Hi, I am working on Segmentation of Camvid dataset. Masks are of shape [h,w,3]
. Indeed for each class instead of the label of a unique class we have a color_code. I found a code for segmentation of this dataset which in order to use CrossEntropyLoss, a snippet was used that convert each mask from shape [h,w,3] to [32,h,w], where 32 is the number of classes. There is also another snippet that converts a mask of shape [32,h,w] to a 3-channel mask of shape [h,w,3]. Now, when I finished training and visualize predicted mask, the result is not good at all. I am exploring where I did a mistake. First I checked the two snippet for converting a RGB mask to a Binary mask. The codes are below.
def Color_map(df):
'''
Returns the reversed String.
Parameters:
dataframe: A Dataframe with rgb values with class maps.
Returns:
code2id: A dictionary with color as keys and class id as values.
id2code: A dictionary with class id as keys and color as values.
name2id: A dictionary with class name as keys and class id as values.
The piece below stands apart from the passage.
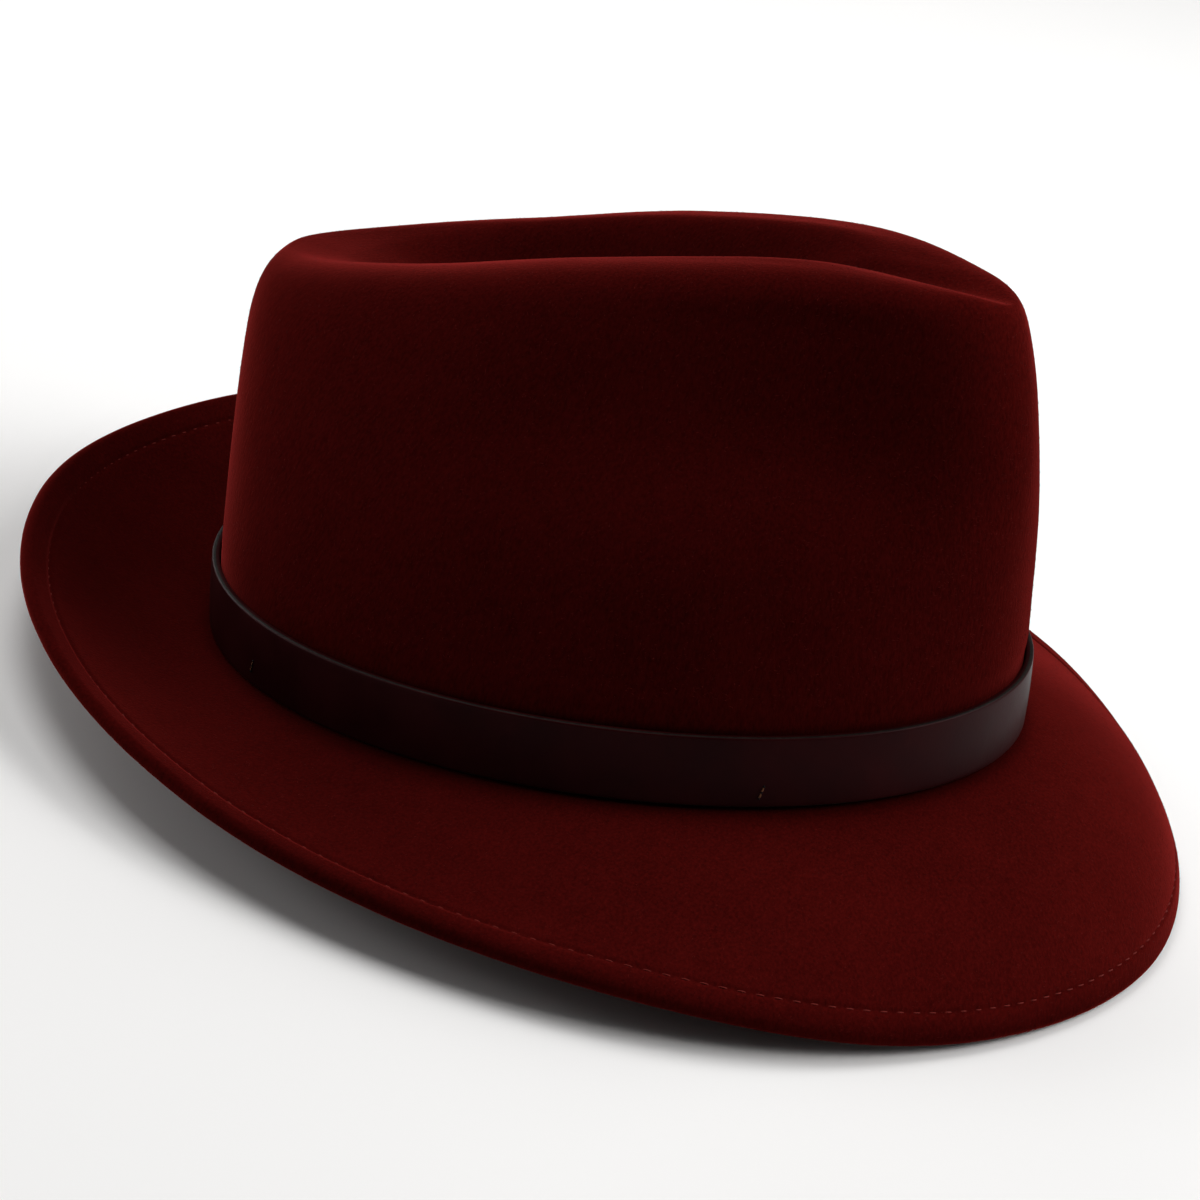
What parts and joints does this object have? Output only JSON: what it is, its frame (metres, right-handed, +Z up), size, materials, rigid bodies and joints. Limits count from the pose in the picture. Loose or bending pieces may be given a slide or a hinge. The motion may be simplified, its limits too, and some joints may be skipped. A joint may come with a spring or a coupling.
{
  "type": "fedora hat",
  "caption": "Felt fedora with a teardrop crown pinched at the front, a snapped-down front brim, a turned-up back and a plain leather band.",
  "frame": {"origin": "centre of the bounding box's bottom face, on the surface that the hat stands on", "axes": "+Z up; -Y is the hat's front, its nose and snapped-down brim; +X is the wearer's left; the plane X = 0 is the mirror plane"},
  "size_m": [0.2828, 0.3052, 0.1419],
  "materials": {
    "burgundy_felt": "short-napped burgundy fur felt",
    "dark_leather": "smooth black-cherry leather with a low sheen"
  },
  "bodies": {
    "root": {"felt_body": "burgundy_felt", "hat_band": "dark_leather"}
  },
  "joints": []
}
id2name: A dictionary with class id as keys and class name as values.
'''
cls = pd.read_csv(df)
# thic line of code tuples the code of colors
# len(cls.name) is the number of classes that we have: 32
# output: [(64, 128, 64), (192, 0, 128)]
color_code = [tuple(cls.drop("name",axis=1).loc[idx]) for idx in range(len(cls.name))]
# it gives a number to each code
# assigns color codes to id numbers
code2id = {v: k for k, v in enumerate(list(color_code))}
# it assigns numbers(classes) to codes
id2code = {k: v for k, v in enumerate(list(color_code))}
# it collects name of each class
color_name = [cls['name'][idx] for idx in range(len(cls.name))]
# it gives to each class a number
name2id = {v: k for k, v in enumerate(list(color_name))}
# it gives
id2name = {k: v for k, v in enumerate(list(color_name))}
return(code2id, id2code, name2id, id2name)
def mask_to_rgb(mask, id2code):
'''
Converts a Binary Mask of shape: [batch_size,num_classes,h,w]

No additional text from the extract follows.